Elasticsearch is the core of the Elastic Stack. It’s a distributed search and analytics engine. Logstash and Beats make it easy to collect, combine, enrich, and store our data in Elasticsearch.

Logstash

Logstash is an open source data collection engine with real-time pipelining capabilities. Logstash can unify data from disparate sources, normalize it in real-time, and send it to destinations of our choice. With a wide range of input, filter, and output plugins, any type of event can be enhanced and transformed. Many native codecs also make the process of ingesting events easier.

What are Beats?

Beats are lightweight open-source data shippers that we install them as agents on our servers to send specific types of operational data to Elasticsearch.

Elastic provides Beats for capturing:

  • Audit data (Auditbeat)
  • Log files and journals (Filebeat)
  • Cloud data (Functionbeat)
  • Availability (Heartbeat)
  • Metrics (Metricbeat)
  • Network traffic (Packetbeat)
  • Windows event logs (Winlogbeat)

Beats can send data directly (or via Logstash) to Elasticsearch.

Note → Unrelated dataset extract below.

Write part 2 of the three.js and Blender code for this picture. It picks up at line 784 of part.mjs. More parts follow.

Once the data is in Elasticsearch, it can be further processed and enhanced visualizing it in Kibana. If we want to solve a certain use case, we can create a community Beat.

Beats flow  
Figure 1: Beats flow. Image Courtesy: elastic.co.

Frequently asked questions (FAQ)

What is the ELK stack?

ELK is an acronym for three open source projects: Elasticsearch, Logstash, and Kibana.

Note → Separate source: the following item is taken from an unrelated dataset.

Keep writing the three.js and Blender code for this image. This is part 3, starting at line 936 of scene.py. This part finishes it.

  • Elasticsearch is a search and analytics engine.
  • Logstash is a server-side data processing pipeline that ingests data from multiple sources simultaneously, transforms it, and then sends it to Elasticsearch.
  • Kibana lets users visualize data in Elasticsearch with charts and graphs.

What is Elastic APM?

APM stands for application performance monitoring. APM is one of the most common methods developers use today to measure the availability, response times, and behavior of applications and services.

Elastic APM, on the other hand, is an application performance monitoring system that is built on top of the ELK Stack (Elasticsearch, Logstash, Kibana, and Beats). Like other APM solutions, Elastic APM allows us to track key performance related information such as requests, responses, database transactions, errors, etc. Elastic APM ships with support for Java, Go, Node.js, Python, Ruby, .NET, and JavaScript.

The Elastic APM solution is made up of four building blocks:

  • Elasticsearch for data storage and indexing
  • Kibana for analyzing and visualizing the data
  • APM server
  • APM agent

APM agents are in charge of gathering performance data and sending it to the APM server. The APM server is in charge of getting the data, turning it into documents, and sending it to Elasticsearch for storage.

APM clients and server  
Figure 1: APM clients and server.

When to use Logstash or beats?

Beats are lightweight open-source data shippers that we install them as agents on our servers to send specific types of operational data to Elasticsearch.

Logstash has a larger footprint, but provides a broad array of input, filter, and output plugins for collecting, enriching, and transforming data from a variety of sources.